The other questions worth asking are equally specific. Have they dealt with multi-region compliance complexity? Can they describe specific situations where compliance requirements affected architecture decisions? Do they have experience managing the organizational dynamics of a rollout where different regions are at different stages? A partner who knows what HubSpot actually supports in a regulated financial services environment will have ready answers.

A strong statement of work for a bank CRM engagement should include a dedicated discovery and architecture phase before any configuration begins. The deliverables from that phase should include a documented governance framework, a data model design with rationale, a regional rollout plan with clear sign-off criteria, and an explicit sequencing plan for automation. If a partner is unwilling to structure an engagement this way, they are telling you something about how they plan to approach your project.

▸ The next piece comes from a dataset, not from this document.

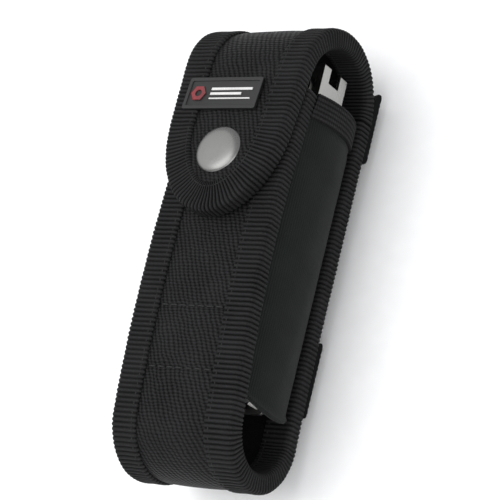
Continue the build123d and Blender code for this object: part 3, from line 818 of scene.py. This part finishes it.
class SHEATH_OT_body(bpy.types.Operator):
    """Padded body strip with its lining, bound edges and seams"""
    bl_idname = "sheath.body"
    bl_label = "Padded body"

    def execute(self, context):
        z = sizes()
        total = run_length(BODY_RUN)
        s = np.linspace(0.0, total, 420)
        half = np.full(len(s), HALF_WIDTH - MARGIN)
        rows = [radians(turn_at(y, BOW) - turn_at(FRONT_TOP, BOW)) * BOW for y in STITCH_ROWS]
        cover = padded_panel("body_cover", BODY_RUN, s, half, CLOTH + FOAM, z.puff * 1000, rows)
        own(cover, ballistic_nylon(), "sheath", "shell_face", "shell_foam")
        lining = thin_panel("body_lining", BODY_RUN, s[::2], half[::2], CLOTH + FOAM + 0.02, PANEL)
        own(lining, lining_cloth(), "sheath", "shell_lining")
        tape, thread = grosgrain(), thread_stuff()
        for side, word in ((-1, "left"), (1, "right")):
            outline = straight_outline(side, 0.0, total)
            edge = bound_edge("body_tape_" + word, BODY_RUN, outline, LEG, z.rib_pitch * 1000,
                              z.rib_depth * 1000)
            own(edge, tape, "sheath", "shell_binding_" + word)
            seam = seam_along("body_seam_" + word, BODY_RUN, outline, SEAM_INSET, z.stitch * 1000, 2.0,
                              z.thread * 500, (SEAM_HEIGHT, -PANEL - SEAM_HEIGHT))
            own(seam, thread, "sheath")
        x = np.linspace(HALF_WIDTH - LEG - 0.1, -(HALF_WIDTH - LEG - 0.1), 60)
        outline = np.stack([x, 0 * x - MARGIN], -1)
        mouth = bound_edge("mouth_tape", BODY_RUN, outline, LEG, z.rib_pitch * 1000, z.rib_depth * 1000)
        own(mouth, tape, "sheath", "shell_binding_top")
        own(seam_along("mouth_seam", BODY_RUN, outline, SEAM_INSET, z.stitch * 1000, 2.0, z.thread * 500,
                       (SEAM_HEIGHT,)), thread, "sheath")
        across = np.arange(-3, 4) * 3.1
        centres, out = [], []
        for row in rows:
            p = trace(BODY_RUN, np.full(7, row))
            centres.append(on_run(BODY_RUN, across, np.full(7, row), np.full(7, 0.32)))
            out.append(np.stack([0 * across, p[:, 2], p[:, 3]], -1))
        along = np.tile(np.array([[1.0, 0, 0]]), (14, 1))
        own(stitch_run("front_rows", np.concatenate(centres), along, np.concatenate(out), 2.5,
                       z.thread * 800), thread, "sheath", "front_stitching")
        return {"FINISHED"}


class SHEATH_OT_flap(bpy.types.Operator):
    """Padded flap and the arch behind it, with lining, bound edge and seam"""
    bl_idname = "sheath.flap"
    bl_label = "Flap"

    def execute(self, context):
        z = sizes()
        total = run_length(FLAP_RUN)
        s = np.concatenate([np.linspace(0.2, total - 8, 190), np.linspace(total - 7.6, total - MARGIN, 30)])
        half = np.maximum(tongue(s + MARGIN) - MARGIN, 1.2)
        cover = padded_panel("flap_cover", FLAP_RUN, s, half, CLOTH + FOAM, z.puff * 1000)
        bending(cover, ballistic_nylon(), "flap_face", "flap_foam", "crown_face", "crown_foam")
        lining = thin_panel("flap_lining_cloth", FLAP_RUN, s, half, CLOTH + FOAM + 0.02, PANEL)
        bending(lining, lining_cloth(), "flap_lining", "crown_lining")
        outline = tongue_outline(0.2)
        edge = bound_edge("flap_tape", FLAP_RUN, outline, LEG, z.rib_pitch * 1000, z.rib_depth * 1000)
        bending(edge, grosgrain(), "flap_binding", "crown_binding_left", "crown_binding_right")
        seam = seam_along("flap_seam", FLAP_RUN, outline, SEAM_INSET, z.stitch * 1000, 2.0, z.thread * 500,
                          (SEAM_HEIGHT, -PANEL - SEAM_HEIGHT))
        bending(seam, thread_stuff())
        return {"FINISHED"}


class SHEATH_OT_belt(bpy.types.Operator):
    """Webbing on the back: two cross loops and an upright strap"""
    bl_idname = "sheath.belt"
    bl_label = "Belt webbing"

    def execute(self, context):
        cloth_stuff, pitch = belt_cloth(), sizes().web_ribs * 1000
        r, low = STRAP_CORNER, -STANDOFF + WEB / 2 + FLOOR_GAP
        bow = (LOOP_HALF ** 2 + LOOP_RISE ** 2) / (2 * LOOP_RISE)
        reach = degrees(acos(19.6 / (bow - WEB / 2)))
        run = [("arc", 0.0, bow - STANDOFF, bow - WEB / 2 - FLOOR_GAP, 180 + reach, 360 - reach)]
        for word, span in (("lower", LOOP_LOW), ("upper", LOOP_HIGH)):
            loop = webbing("belt_loop_" + word + "_web", run, span[1] - span[0], pitch, sum(span) / 2, True)
            own(loop, cloth_stuff, "sheath", "belt_loop_" + word)
        y0, y1 = STRAP_SPAN[0] + WEB / 2, STRAP_SPAN[1] - WEB / 2
        run = [("run", y0, -0.05, y0, low + r), ("arc", y0 + r, low + r, r, 180, 270),
               ("run", y0 + r, low, y1 - r, low), ("arc", y1 - r, low + r, r, 270, 360),
               ("run", y1, low + r, y1, -0.05)]
        strap = webbing("belt_strap_web", run, STRAP_WIDTH, pitch, 0.0, False)
        own(strap, cloth_stuff, "sheath", "belt_strap")
        return {"FINISHED"}


class SHEATH_OT_sides(bpy.types.Operator):
    """Elastic side walls with their ribbed top hems"""
    bl_idname = "sheath.sides"
    bl_label = "Elastic sides"

    def execute(self, context):
        stretch, tape = knit(), grosgrain()
        for side, word in ((-1, "left"), (1, "right")):
            wall, wide, tall = side_wall("side_wall_" + word, side, GUSSET_LOW, GUSSET_HIGH, GUSSET_RADIUS,
                                         (1.1, 0.0), roll=0.7)
            own(wall, stretch, "sheath", "gusset_" + word)
            hem, _, _ = side_wall("side_hem_" + word, side, HEM_LOW, HEM_HIGH, GUSSET_RADIUS, (1.65, 0.5),
                                  ribs=0.16)
            own(hem, tape, "sheath", "gusset_hem_" + word)
        return {"FINISHED"}


class SHEATH_OT_stud(bpy.types.Operator):
    """Press stud: cap, socket, stud and its rivet"""
    bl_idname = "sheath.stud"
    bl_label = "Press stud"

    def execute(self, context):
        plate = nickel()
        origin, normal = stud_frame(FLAP_BOW)
        key = np.array([(0.02, 2.0), (2.0, 1.96), (4.0, 1.82), (5.4, 1.6), (6.3, 1.34), (6.95, 1.0),
                        (7.3, 0.66), (CAP_RADIUS, 0.36), (CAP_RADIUS, 0.12), (7.3, -0.1), (6.9, -0.2),
                        (2.4, -0.2), (1.95, -0.3),
                        (1.9, -PANEL - 0.3), (0.02, -PANEL - 0.3)])
        t = np.arange(len(key))
        fine = np.linspace(0, len(key) - 1, 85)
        profile = np.stack([np.interp(fine, t, key[:, 0]), np.interp(fine, t, key[:, 1])], -1)
        kernel = np.ones(5) / 5
        middle = np.stack([np.convolve(profile[:, k], kernel, "same") for k in (0, 1)], -1)
        profile[3:-3] = middle[3:-3]
        own(turned("stud_cap", profile, origin, normal), plate, "flap", "snap_cap")
        for node in ("snap_socket", "snap_stud", "snap_rivet"):
            eased_copy(node, 0.12, plate, angle=40)
        return {"FINISHED"}


class SHEATH_OT_badge(bpy.types.Operator):
    """Moulded badge with a plain ring and bars"""
    bl_idname = "sheath.badge"
    bl_label = "Badge"

    def execute(self, context):
        eased_copy("badge", 0.25, rubber(), 3)
        marks = eased_copy("badge_emblem", 0.08, light_ink())
        marks.data.materials.append(red_ink())
        centres = np.zeros(len(marks.data.polygons) * 3)
        marks.data.polygons.foreach_get("center", centres)
        ring = centres.reshape(-1, 3)[:, 0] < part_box("badge_emblem")[0][0] + 0.0056
        marks.data.polygons.foreach_set("material_index", ring.astype(np.int32))
        return {"FINISHED"}


class SHEATH_OT_tool(bpy.types.Operator):
    """Handles, grips, plier head, blades and drivers"""
    bl_idname = "sheath.tool"
    bl_label = "Folding tool"

    def execute(self, context):
        ease = sizes().ease * 1000
        steel, blade, head, grip = stainless(), ground_steel(), blasted_steel(), anodised()
        for word in ("left", "right"):
            eased_copy("handle_" + word, ease, steel)
            for face in ("front", "back"):
                eased_copy("scale_" + word + "_" + face, 0.15, grip)
            for node in ("scale_screws_", "head_pin_", "implement_pin_"):
                eased_copy(node + word, 0.1, head if node == "scale_screws_" else steel)
            for node in ("backspring_", "washers_"):
                eased_copy(node + word, 0.08, blade)
        for node in ("jaw_a", "jaw_b"):
            eased_copy(node, 0.15, head)
        eased_copy("jaw_rivet", 0.12, steel)
        for node in ("knife_blade", "serrated_blade", "wide_driver", "can_opener", "saw_blade", "file_blade",
                     "cross_driver", "bottle_opener"):
            eased_copy(node, 0.1, blade)
        return {"FINISHED"}


class SHEATH_OT_stage(bpy.types.Operator):
    """Pale floor, soft lights and the camera"""
    bl_idname = "sheath.stage"
    bl_label = "Stage"

    def execute(self, context):
        mesh = bpy.data.meshes.new("studio_floor")
        mesh.from_pydata([(-6, -6, 0), (6, -6, 0), (6, 6, 0), (-6, 6, 0)], [], [(0, 1, 2, 3)])
        floor = linked("studio_floor", mesh)
        # Matt painted board: no gloss, very slight mottling.
        c = tuple(colours().floor)
        floor.data.materials.append(moulded("painted board, matt", dim(c, 0.97), c, 0.8, 4.0, 0.01))
        world = bpy.data.worlds.new("pale room")
        world.use_nodes = True
        sky = world.node_tree.nodes["Background"]
        sky.inputs[0].default_value = (0.97, 0.98, 1.0, 1)
        seen = add(world.node_tree, "ShaderNodeLightPath")
        level = add(world.node_tree, "ShaderNodeMapRange", Value=seen.outputs["Is Camera Ray"],
                    To_Min=0.7, To_Max=0.97)
        world.node_tree.links.new(level.outputs[0], sky.inputs[1])
        context.scene.world = world
        lamps = (("key", (-0.50, 0.10, 0.62), 1.2, 2.7), ("fill", (0.60, -0.40, 0.50), 0.9, 2.9),
                 ("top", (-0.1, -0.10, 0.85), 0.8, 3.4), ("low", (-0.15, -0.65, 0.30), 0.6, 0.35))
        for name, place, size, power in lamps:
            light = bpy.data.lights.new(name, "AREA")
            light.shape, light.size, light.energy = "DISK", size, power
            lamp = linked(name, light)
            aim = (np.array((0.0, 0.0, 0.02)) - place)
            lamp.location = place
            lamp.rotation_euler = Matrix(frame_towards(aim)).to_euler()
        u = np.array((0.8181, 0.2317, -0.5264))
        v = np.array((-0.0283, 0.9304, 0.3656))
        w = np.array((0.5744, -0.2842, 0.7676))
        target = settled([(1.818, 70.563, 19.218)])[0]
        data = bpy.data.cameras.new("camera")
        data.sensor_width, data.lens, data.clip_start = 36.0, 172.80, 0.01
        camera = linked("camera", data)
        camera.rotation_euler = Matrix(np.stack([u, v, w], 1).tolist()).to_euler()
        camera.location = tuple(target + w * 0.700)
        context.scene.camera = camera
        context.scene.view_settings.view_transform = "Standard"
        return {"FINISHED"}


def frame_towards(aim):
    """Rows of a turn that points -Z along aim: z = -aim, x = up x z, y = z x x."""
    z = -aim / np.linalg.norm(aim)
    x = np.cross((0.0, 1.0, 0.01), z)
    x /= np.linalg.norm(x)
    return np.stack([x, np.cross(z, x), z], 1).tolist()


STEPS = (SHEATH_OT_body, SHEATH_OT_flap, SHEATH_OT_belt, SHEATH_OT_sides, SHEATH_OT_stud, SHEATH_OT_badge,
         SHEATH_OT_tool, SHEATH_OT_stage)


class SHEATH_PT_panel(bpy.types.Panel):
    """The sheath's pieces, sizes and colours"""
    bl_idname = "SHEATH_PT_panel"
    bl_label = "Sheathed tool"
    bl_space_type = "VIEW_3D"
    bl_region_type = "UI"
    bl_category = "Sheath"

    def draw(self, context):
        for step in STEPS:
            self.layout.operator(step.bl_idname)
        for group in (context.scene.sheath_sizes, context.scene.sheath_colours):
            for key in group.bl_rna.properties.keys():
                if key not in ("rna_type", "name"):
                    self.layout.prop(group, key)


def register():
    for item in (SheathSizes, SheathColours, *STEPS, SHEATH_PT_panel):
        bpy.utils.register_class(item)
    bpy.types.Scene.sheath_sizes = bpy.props.PointerProperty(type=SheathSizes)
    bpy.types.Scene.sheath_colours = bpy.props.PointerProperty(type=SheathColours)


def unregister():
    del bpy.types.Scene.sheath_colours
    del bpy.types.Scene.sheath_sizes
    for item in reversed((SheathSizes, SheathColours, *STEPS, SHEATH_PT_panel)):
        bpy.utils.unregister_class(item)


def main():
    register()
    for step in STEPS:
        group, name = step.bl_idname.split(".")
        getattr(getattr(bpy.ops, group), name)()


if __name__ == "__main__":
    main()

The commercial terms also matter. Be cautious about fixed-fee engagements that are scoped before the discovery phase is complete. A partner who prices the full engagement before they understand your institution's data model requirements either knows something you do not or is pricing on assumptions that will not hold.
Configuration is the Easy Part
HubSpot is a capable platform, and most of the technical work involved in building out a CRM for a multi-region bank is well within reach for an experienced implementation team. The decisions that determine success happen earlier. Who owns a shared customer relationship? How do bank-specific concepts map onto the CRM's data model? What is the right sequence for bringing regions onto the system? These are governance and strategy questions, and they require the involvement of compliance leaders, regional business leaders, and technology leaders working together before anyone writes a workflow.
The institutions that get this right do not look dramatically different from those that get it wrong in the first few weeks of a deployment. The difference shows up twelve to eighteen months later, when one institution has a CRM that its teams trust and use as their actual system of record, and the other is trying to figure out which of three contact records reflects the real relationship with one of its best customers.
If you are starting a HubSpot deployment for a multi-region bank, the most important thing you can do in the first month is not to configure anything. It is to answer the governance questions, design the data model, and plan the rollout sequence. The configuration work goes much faster when those decisions have been made. That's where we start.